*TASK REQUIREMENTS:* Go to the line that contains "bpy.data.objects.remove(obj)" and extract it along with every line after it, exactly, through the end of the data below.

····················

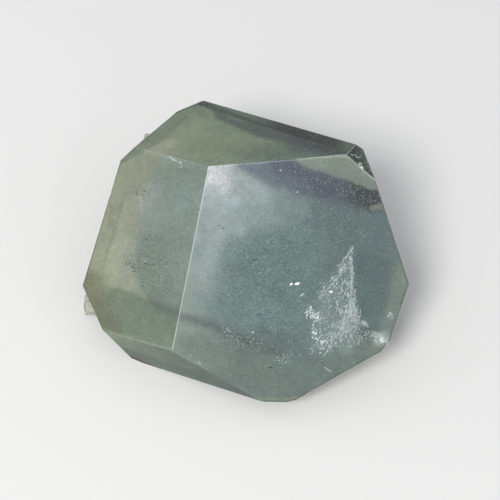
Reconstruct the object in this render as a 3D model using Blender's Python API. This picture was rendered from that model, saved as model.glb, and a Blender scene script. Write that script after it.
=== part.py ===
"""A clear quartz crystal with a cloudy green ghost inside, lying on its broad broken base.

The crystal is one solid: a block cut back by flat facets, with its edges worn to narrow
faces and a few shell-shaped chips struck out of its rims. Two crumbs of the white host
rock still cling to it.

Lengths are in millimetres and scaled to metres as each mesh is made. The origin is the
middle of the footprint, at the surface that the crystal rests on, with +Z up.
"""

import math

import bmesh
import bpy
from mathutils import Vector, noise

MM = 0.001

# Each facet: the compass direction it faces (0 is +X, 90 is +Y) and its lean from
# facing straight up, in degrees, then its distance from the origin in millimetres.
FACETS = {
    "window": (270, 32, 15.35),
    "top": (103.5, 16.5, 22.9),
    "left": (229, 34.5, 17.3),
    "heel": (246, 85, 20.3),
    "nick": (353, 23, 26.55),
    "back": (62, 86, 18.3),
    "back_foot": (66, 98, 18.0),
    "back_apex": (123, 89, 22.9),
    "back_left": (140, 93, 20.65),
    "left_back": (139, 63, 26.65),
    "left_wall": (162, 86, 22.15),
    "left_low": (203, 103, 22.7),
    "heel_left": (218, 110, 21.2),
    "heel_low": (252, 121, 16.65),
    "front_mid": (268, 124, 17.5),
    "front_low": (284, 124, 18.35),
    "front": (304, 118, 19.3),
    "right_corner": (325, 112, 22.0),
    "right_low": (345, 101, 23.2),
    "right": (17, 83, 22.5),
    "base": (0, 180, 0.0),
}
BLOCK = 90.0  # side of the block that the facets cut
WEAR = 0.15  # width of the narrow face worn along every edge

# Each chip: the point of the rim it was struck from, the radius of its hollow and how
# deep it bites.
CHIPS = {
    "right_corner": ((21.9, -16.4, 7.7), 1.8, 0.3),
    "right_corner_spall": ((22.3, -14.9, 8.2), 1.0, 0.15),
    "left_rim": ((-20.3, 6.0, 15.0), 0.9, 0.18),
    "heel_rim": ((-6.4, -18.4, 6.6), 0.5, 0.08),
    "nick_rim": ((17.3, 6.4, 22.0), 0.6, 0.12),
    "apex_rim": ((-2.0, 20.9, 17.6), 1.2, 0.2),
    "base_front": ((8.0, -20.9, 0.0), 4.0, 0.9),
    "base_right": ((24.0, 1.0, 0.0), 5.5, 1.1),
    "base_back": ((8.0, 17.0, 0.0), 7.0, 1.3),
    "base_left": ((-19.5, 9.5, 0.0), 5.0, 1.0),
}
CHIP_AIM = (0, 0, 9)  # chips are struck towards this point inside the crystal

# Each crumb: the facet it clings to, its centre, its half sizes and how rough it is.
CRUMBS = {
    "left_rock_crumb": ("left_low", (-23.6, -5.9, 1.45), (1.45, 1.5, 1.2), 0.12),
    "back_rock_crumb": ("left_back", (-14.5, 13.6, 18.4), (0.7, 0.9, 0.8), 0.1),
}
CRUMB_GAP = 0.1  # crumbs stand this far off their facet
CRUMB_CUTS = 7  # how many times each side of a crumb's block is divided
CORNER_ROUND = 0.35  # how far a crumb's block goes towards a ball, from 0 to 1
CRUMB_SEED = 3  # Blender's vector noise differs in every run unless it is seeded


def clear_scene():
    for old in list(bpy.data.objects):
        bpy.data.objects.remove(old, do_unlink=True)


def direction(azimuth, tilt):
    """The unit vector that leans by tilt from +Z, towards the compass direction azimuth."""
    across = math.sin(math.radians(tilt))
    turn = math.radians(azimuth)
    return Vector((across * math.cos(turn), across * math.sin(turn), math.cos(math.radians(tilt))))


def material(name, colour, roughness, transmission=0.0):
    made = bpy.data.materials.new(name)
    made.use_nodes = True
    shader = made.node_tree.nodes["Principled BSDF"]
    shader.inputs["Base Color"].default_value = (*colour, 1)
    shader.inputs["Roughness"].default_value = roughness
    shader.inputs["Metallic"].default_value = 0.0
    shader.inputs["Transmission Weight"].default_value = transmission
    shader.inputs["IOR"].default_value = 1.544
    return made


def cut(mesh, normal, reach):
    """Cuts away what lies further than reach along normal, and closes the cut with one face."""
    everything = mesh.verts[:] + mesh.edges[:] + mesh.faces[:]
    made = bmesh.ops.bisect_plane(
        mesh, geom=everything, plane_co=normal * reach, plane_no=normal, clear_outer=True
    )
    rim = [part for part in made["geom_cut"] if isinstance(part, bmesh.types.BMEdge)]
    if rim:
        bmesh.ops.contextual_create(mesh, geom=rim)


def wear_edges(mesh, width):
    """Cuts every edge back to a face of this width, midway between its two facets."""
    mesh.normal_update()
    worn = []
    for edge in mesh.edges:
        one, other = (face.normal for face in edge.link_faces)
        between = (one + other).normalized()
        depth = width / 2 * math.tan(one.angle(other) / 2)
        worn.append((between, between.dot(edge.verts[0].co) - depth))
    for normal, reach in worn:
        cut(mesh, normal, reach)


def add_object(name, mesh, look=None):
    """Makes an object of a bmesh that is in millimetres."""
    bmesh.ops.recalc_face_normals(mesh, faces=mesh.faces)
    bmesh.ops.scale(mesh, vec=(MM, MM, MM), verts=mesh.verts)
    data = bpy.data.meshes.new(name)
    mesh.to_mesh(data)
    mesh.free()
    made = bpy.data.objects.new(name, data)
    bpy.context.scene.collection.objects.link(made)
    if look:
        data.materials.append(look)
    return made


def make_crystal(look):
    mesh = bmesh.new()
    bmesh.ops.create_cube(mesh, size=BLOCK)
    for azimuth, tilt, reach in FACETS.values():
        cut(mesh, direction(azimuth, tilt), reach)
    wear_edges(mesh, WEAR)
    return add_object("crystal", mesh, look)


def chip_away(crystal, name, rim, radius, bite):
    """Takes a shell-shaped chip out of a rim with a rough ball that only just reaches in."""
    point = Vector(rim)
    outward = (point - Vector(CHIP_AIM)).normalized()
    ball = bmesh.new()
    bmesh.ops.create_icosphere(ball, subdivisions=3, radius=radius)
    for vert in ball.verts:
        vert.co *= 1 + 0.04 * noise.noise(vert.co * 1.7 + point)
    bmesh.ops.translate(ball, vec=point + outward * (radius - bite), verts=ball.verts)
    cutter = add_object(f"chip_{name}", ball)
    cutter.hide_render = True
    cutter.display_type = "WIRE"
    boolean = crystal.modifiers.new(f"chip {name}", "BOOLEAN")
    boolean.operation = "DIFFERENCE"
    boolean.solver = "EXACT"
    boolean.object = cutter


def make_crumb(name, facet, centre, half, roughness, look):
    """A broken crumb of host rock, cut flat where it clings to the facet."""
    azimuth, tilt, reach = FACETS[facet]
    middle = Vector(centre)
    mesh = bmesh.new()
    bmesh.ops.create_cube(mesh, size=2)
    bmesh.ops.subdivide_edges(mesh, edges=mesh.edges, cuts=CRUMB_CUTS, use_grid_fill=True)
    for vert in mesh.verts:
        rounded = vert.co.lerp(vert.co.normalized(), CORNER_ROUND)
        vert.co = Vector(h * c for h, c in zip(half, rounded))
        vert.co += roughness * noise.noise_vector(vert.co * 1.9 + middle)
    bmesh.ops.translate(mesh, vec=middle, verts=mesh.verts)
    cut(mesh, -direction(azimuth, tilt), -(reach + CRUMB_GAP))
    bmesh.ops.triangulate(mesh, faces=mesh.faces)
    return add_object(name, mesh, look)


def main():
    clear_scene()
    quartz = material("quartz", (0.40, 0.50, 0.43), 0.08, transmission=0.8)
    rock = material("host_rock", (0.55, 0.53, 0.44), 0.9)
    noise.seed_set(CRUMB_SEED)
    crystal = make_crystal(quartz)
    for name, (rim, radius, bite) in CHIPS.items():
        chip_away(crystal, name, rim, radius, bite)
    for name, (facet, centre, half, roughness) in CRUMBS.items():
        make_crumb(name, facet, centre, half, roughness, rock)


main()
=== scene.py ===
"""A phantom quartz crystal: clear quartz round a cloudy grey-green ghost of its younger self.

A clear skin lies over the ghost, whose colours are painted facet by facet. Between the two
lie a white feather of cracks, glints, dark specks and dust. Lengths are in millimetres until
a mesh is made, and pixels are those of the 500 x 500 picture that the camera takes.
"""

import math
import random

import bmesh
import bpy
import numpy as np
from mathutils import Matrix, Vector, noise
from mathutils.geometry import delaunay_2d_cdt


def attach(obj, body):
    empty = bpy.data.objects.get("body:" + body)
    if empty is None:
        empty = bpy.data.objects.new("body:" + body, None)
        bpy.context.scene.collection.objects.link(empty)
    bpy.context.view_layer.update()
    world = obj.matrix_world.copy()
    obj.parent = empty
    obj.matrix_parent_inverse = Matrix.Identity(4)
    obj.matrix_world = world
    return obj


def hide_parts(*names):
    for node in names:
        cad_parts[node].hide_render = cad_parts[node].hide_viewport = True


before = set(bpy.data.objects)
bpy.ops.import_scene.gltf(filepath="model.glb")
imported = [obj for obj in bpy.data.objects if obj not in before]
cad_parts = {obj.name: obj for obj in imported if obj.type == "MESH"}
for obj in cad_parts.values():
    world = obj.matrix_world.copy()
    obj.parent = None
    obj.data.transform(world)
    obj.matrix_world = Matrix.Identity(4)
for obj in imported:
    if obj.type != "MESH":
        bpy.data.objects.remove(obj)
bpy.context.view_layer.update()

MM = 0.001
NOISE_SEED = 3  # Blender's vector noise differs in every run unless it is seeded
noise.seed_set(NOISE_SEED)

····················

*RESPONSE BELOW:*
        bpy.data.objects.remove(obj)
bpy.context.view_layer.update()

MM = 0.001
NOISE_SEED = 3  # Blender's vector noise differs in every run unless it is seeded
noise.seed_set(NOISE_SEED)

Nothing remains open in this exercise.